Una auténtica libertad no se define como ausencia de límites, así como tampoco la lucha contra los tiranos externos y su eliminación. La libertad, auténticamente humana, es un don que nace cuando descubrimos el amor de Dios Padre, brota también de vivir en Cristo y por dejarnos guiar por el Espíritu Santo santificador y vivificador.
Los humanos podemos caer muy fácil y rápidamente en la esclavitud de vicios (recordemos que el vicio es lo opuesto a la virtud, el vicio es un hábito malo). Para alejarse de estas situaciones, es necesario ser conscientes de que Dios nos ama y de que hemos sido rescatados, precisamente por ese amor divino, que nos ha llamado hijos, liberándonos en la cruz de las ataduras de este mundo.

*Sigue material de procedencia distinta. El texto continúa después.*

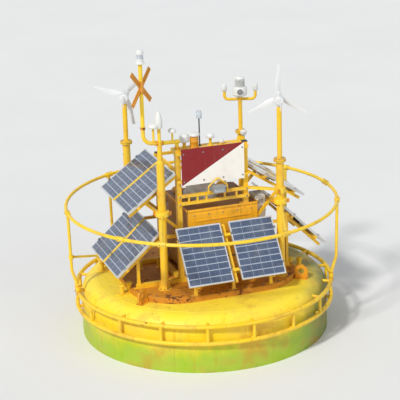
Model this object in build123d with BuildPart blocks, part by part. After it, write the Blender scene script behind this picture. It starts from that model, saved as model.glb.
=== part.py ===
# Floating lidar buoy, modelled about the middle of its hull on the waterline.
# X runs to the right of the front side, Y runs away from the front, Z is up.
# All lengths are millimetres, all angles degrees.
from build123d import *
from math import cos, degrees, radians, sin
import os

# Clearances between pieces that meet.
seat_gap = 0.3
running_gap = 3.0
shaft_fit = 0.05

# Hull and deck.
hull_radius = 1800.0
deck_height = 800.0
shoulder_radius = 240.0
chine_height = -100.0
hull_draft = 500.0
hull_bottom_radius = 1000.0
plinth_length = 2480.0
plinth_width = 2180.0
plinth_corner = 720.0
plinth_thickness = 80.0

# Fender round the hull.
fender_offset = 62.0
fender_tube_radius = 30.0
fender_upper_height = 700.0
fender_lower_height = 455.0
fender_post_radius = 22.0
fender_post_count = 18
fender_first_post = -68.0

# Guard ring, its couplings, posts and struts.
ring_radius = 1950.0
ring_height = 1910.0
ring_tube_radius = 24.0
coupling_radius = 36.0
coupling_length = 110.0
post_tube_radius = 22.0
post_lean = 12.0
post_knee_height = 1050.0
post_bend = 160.0
foot_radius = 34.0
foot_length = 60.0
ring_post_angles = (-25.0, 29.0, 117.0, 174.5)
ring_joint_angles = (0.0, 67.0, 217.0)
ring_strut_angles = (235.0, 286.0)
strut_tube_radius = 18.0
collar_wall = 22.0
strut_embed = 8.0
strut_rise = 90.0
strut_collar_wall = 40.0

# Lifting eyes on the deck.
eye_reach = 1460.0
eye_angles = (-145.0, -35.0, 35.0, 145.0)
eye_hole_radius = 45.0
eye_radius = 95.0
eye_thickness = 30.0
eye_rise = 110.0

# Keel frame, ballast and mooring eye under the hull.
keel_top_reach = 640.0
keel_bottom_reach = 300.0
keel_depth = 1350.0
keel_leg_radius = 38.0
keel_leg_count = 4
keel_leg_overrun = 60.0
ballast_radius = 420.0
ballast_thickness = 110.0
mooring_hole_radius = 40.0
mooring_radius = 90.0
mooring_thickness = 50.0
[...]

La libertad cristiana no es libertinaje, no es hacer lo que queremos, sino lo que debemos, impulsados por el amor. Cuando San Pablo dice: “Soy esclavo de Cristo” (Rom. 1, 1-15) se refiere a que fue elegido por Dios para ser apóstol y enviado a predicar su Buena Noticia; es decir, solo cuando el cristiano se encuentra viviendo en Cristo, por Él y en Él, la voluntad humana se une al amor y encuentra su realización completa.
El ejemplo de los santos, que han tenido una certeza clarísima de ser hijos amados de Dios, es lo que los ha renovado en los momentos de dificultad, transformando sus temores en certeza y confianza absoluta en el Padre. Cuando somos conscientes de este amor paterno, ningún dolor, temor o rencor puede dominarnos, por lo que podemos afirmar que lo que no nace del amor, no puede hacernos libres. Por eso, la libertad cristiana no es un catálogo de leyes o normas, tampoco es un simple ideal: es una Persona.
Es Cristo mismo. Vivir libres significa vivir en Él, amando como Él, dejándonos guiar por su Espíritu, siendo auténticamente quienes estamos llamados a ser, en la certeza y confianza de ser profundamente amados, lo que nos da la seguridad para ser capaces de vivir sin miedo y sin ataduras, con el amor como único modo de movernos.